Novak Djokovic has taken his shock US Open disqualification as a "big lesson", but cannot guarantee he will not do the same thing again.
The world number one spoke at a press conference in Rome for the first time since he was dramatically ejected from the year's second grand slam for hitting a line judge in the throat with a ball struck in annoyance during his fourth-round clash with Pablo Carreno Busta.
It is not the first time Djokovic has expressed frustration in a similar way – he whacked a ball angrily against the advertising hoardings earlier in the same match – and he accepted that the fire that makes him a champion can also come out in negative ways.
He said: "Of course as anybody else I’m working mentally and emotionally as hard as I’m working physically, trying to be the best version of myself on the court and off the court.
"I understand that I have outbursts and this is the personality and the player I have always been. I obviously went through ups and downs in my career in managing to control my emotions more or less, but you’re alone out there, it’s a lot of intensity, a lot of pressure and you have to deal with all of that so sometimes situations like this happen.
"I cannot promise that I will never, ever do anything similar to that. I’m definitely going to try my best that something like that never happens again, obviously, but anything is possible in life. I’m going to take this in as profound as possible as a big lesson."
Djokovic argued his case for several minutes with tournament officials after the incident before accepting his fate and leaving Flushing Meadows.
He contacted the affected line judge, Laura Clark, to check on her condition and insisted he has now moved on.
He said: "Of course it was very hard for me to accept right after it happened. For a couple of days I was in shock and I was shaken by the whole thing.
"Of course it could have happened earlier in my career, it could have happened to many players. It was just unfortunate it did hit the line umpire in a very awkward place.
"There was a lot of speculation about whether it was deserved. I accepted it, I moved on.
"I checked on Laura after the match, she said that she was fine. I felt really sorry to cause the shock and drama to her because she didn’t deserve that in any way.
"I felt very good about myself, my game. It was totally unexpected and very unintended but, when you hit the ball like that, you have a chance to hit somebody that is on the court.
"I accepted it and I had to move on. Of course I didn’t forget about it, I don’t think I’ll ever forget about it."
The upside for Djokovic was that it gave him more time to prepare on clay for this week’s Italian Open and the French Open starting on 27 September.
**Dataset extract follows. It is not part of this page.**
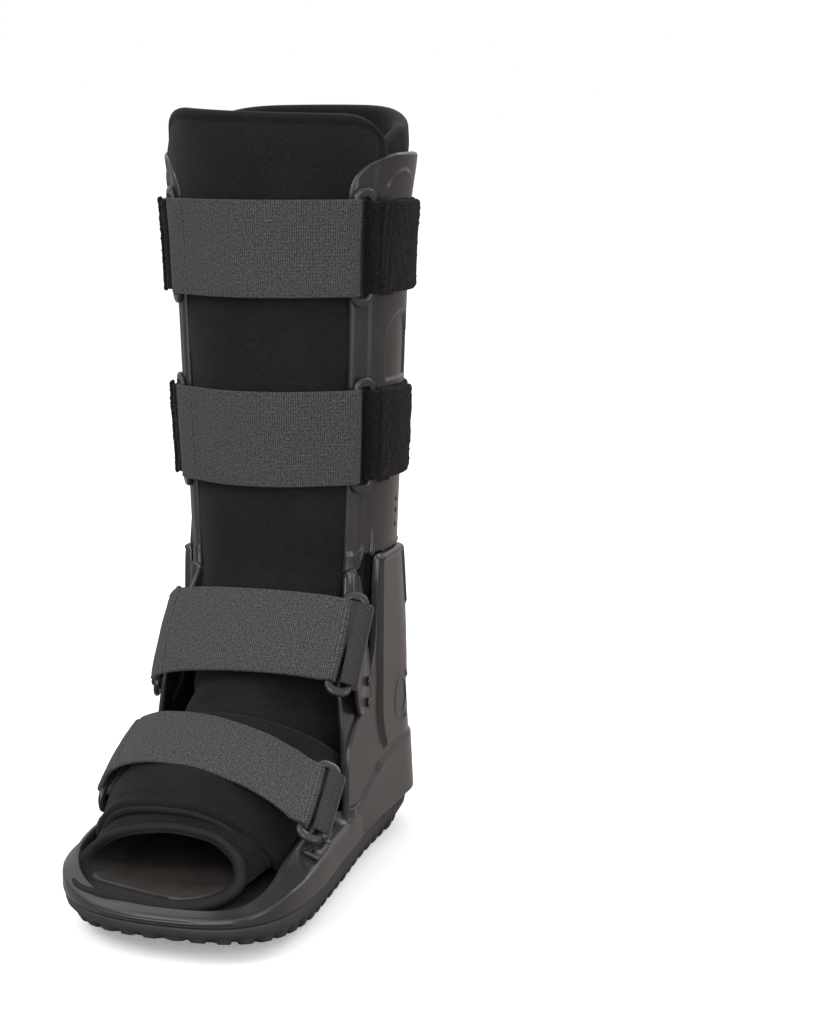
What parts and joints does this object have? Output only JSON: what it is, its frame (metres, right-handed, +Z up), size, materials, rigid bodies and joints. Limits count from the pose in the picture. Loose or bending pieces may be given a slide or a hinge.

Djokovic said: "I don’t think I’ll have any major issues coming back to the tour and being able to perform well. I have my first chance here in Rome.
"It’s great I think I have a tournament a week or 10 days after it happened because I feel the earlier I get back in competition mode the faster I’ll overcome the memory and reprogramme it. I’m hoping for the best."
Rafael Nadal chose not to defend his title in New York and will play his first tournament since the end of February in Rome.
The Spaniard, famous for his self-control, said of Djokovic’s misfortune: "The consequences have been always the same. Novak was unlucky. The rules say clearly that’s a default.
"Sorry for him. He had an opportunity there. But in some way you should not be doing this. It is important to have the right self-control on the court because, if not, you can be unlucky as he was."
Nadal played down expectations for his return to the match court, saying: "It’s obvious that to feel you’re 100% that you need matches. But here I am. I arrived with plenty of time to try to have the right practices.
"I’m excited about going back to the competition without big expectation. Go on court, feel myself competitive, and then I will see how I feel and what kind of goals I can look for."